Given the STV and something like panpsychism, the next two chapters of your post become meaningless because ‘individual’ is not even a relevant abstraction. Consciousness and valence is just a thing fundamental to the universe, there is nothing special about heaps of atoms that form an individual. You have this mathematical representation that, insofar as we can derive it, tells us precisely how much valence there is for any heap of particles we apply it to.
Unfortunately, your post doesn’t really include arguments why the Symmetry Theory of Valence wouldn’t be true. And note that this is just an example of a particular theory; Jeff might not even be aware of it but believe that utility or valence can be precisely measured in some other way.
A lot of your post is just pointing out how the premise yields to unintuitive conclusions, which I agree with.
Indeed, from this substrate independence of consciousness and consequently of happiness, he concludes that a bone and flesh wirehead is no better than an emulated wirehead in a physical simulation of the universe, or in a properly optimized abstraction thereof. Once you have captured the simulation blueprints of a “maximally happy moment” (by unit cost of replication by the wirehead maximizer), be it a junkie at the top of his high, a rapist ejaculating inside a helpless high-profile victim, a mass-murdering tyrant getting a kick out of slaughtering a billion victims, or the three combined at once, then you can run this maximally blissful moment in a closed loop, and replicate that loop identically on gazillions of computers, each a paperclip to our paperclip multiplier.
Now, a basic principle of software abstraction and optimization is that programs that have identical input, output and side-effects are indistiguishable and that one can replace the other. Since this simulation in a closed loop has no input, no output and no side-effect, then it is indistinguishable from the empty program that does nothing. You don’t even need to run the simulation, or to capture it for that matter; doing nothing is already a valid implementation of the paperclip multiplier to unreachable transfinite heights, far beyond what any physical implementation thereof could even conceivably dream of achieving.
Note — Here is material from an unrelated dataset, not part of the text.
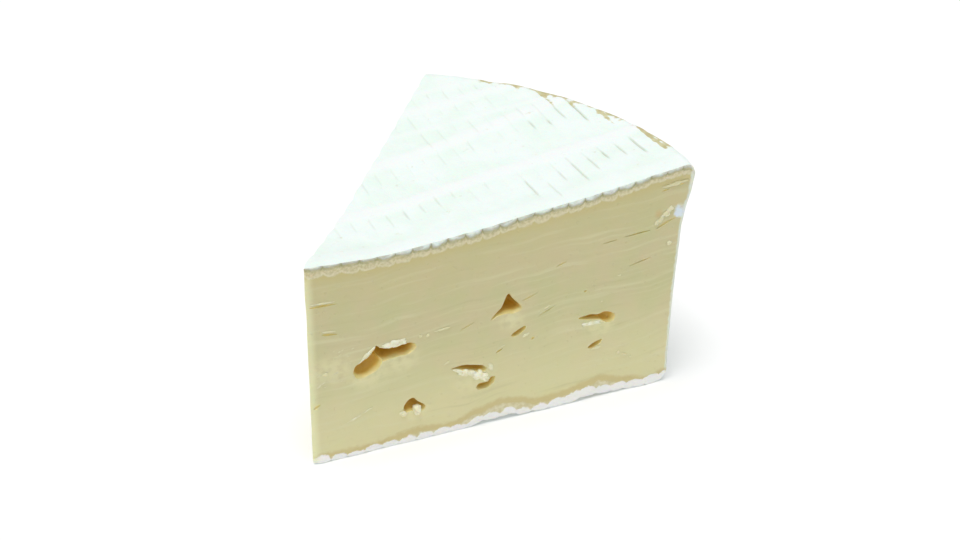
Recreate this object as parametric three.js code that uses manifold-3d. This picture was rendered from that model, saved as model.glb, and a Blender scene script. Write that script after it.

This is basically an argument against Functionalism, by which in the idea that consciousness can be described in terms of inputs and outputs only. I agree that this is definitely not true.
Beyond that, it doesn’t show much because an emulation of a brain can’t just replicate the input/output behavior. At least, it can implement the same computation, which some believe would be enough to produce the same conscious states. You might also be a physicalist and think that this is not enough and what matters is what the particles do. Either way, what you said isn’t an argument against happiness out of simulations. In theory, you could run a simulation such that the atoms produce positive valence.
That’s all I have to say on object-level critiques. Note that I don’t know much about consciousness research or anything. Insofar as understanding it requires understanding physics, I’m totally out of my depth because I don’t understand much about physics and am not interested in learning it.
Now, let me go meta.
Once you have captured the simulation blueprints of a “maximally happy moment” (by unit cost of replication by the wirehead maximizer), be it a junkie at the top of his high, a rapist ejaculating inside a helpless high-profile victim, a mass-murdering tyrant getting a kick out of slaughtering a billion victims, or the three combined at once, then you can run this maximally blissful moment in a closed loop, and replicate that loop identically on gazillions of computers, each a paperclip to our paperclip multiplier.
I think this sentence is extremely bad and a good example of what’s wrong with this post.
It’s emotionally manipulative by choosing the rapist example. This is not an ok thing to do on LessWrong and will get you downvoted. Pointing out that wireheading has unintuitive consequences is fine, but once you’ve done that, using it to evoke a feeling of disgust in this way is poor sportsmanship.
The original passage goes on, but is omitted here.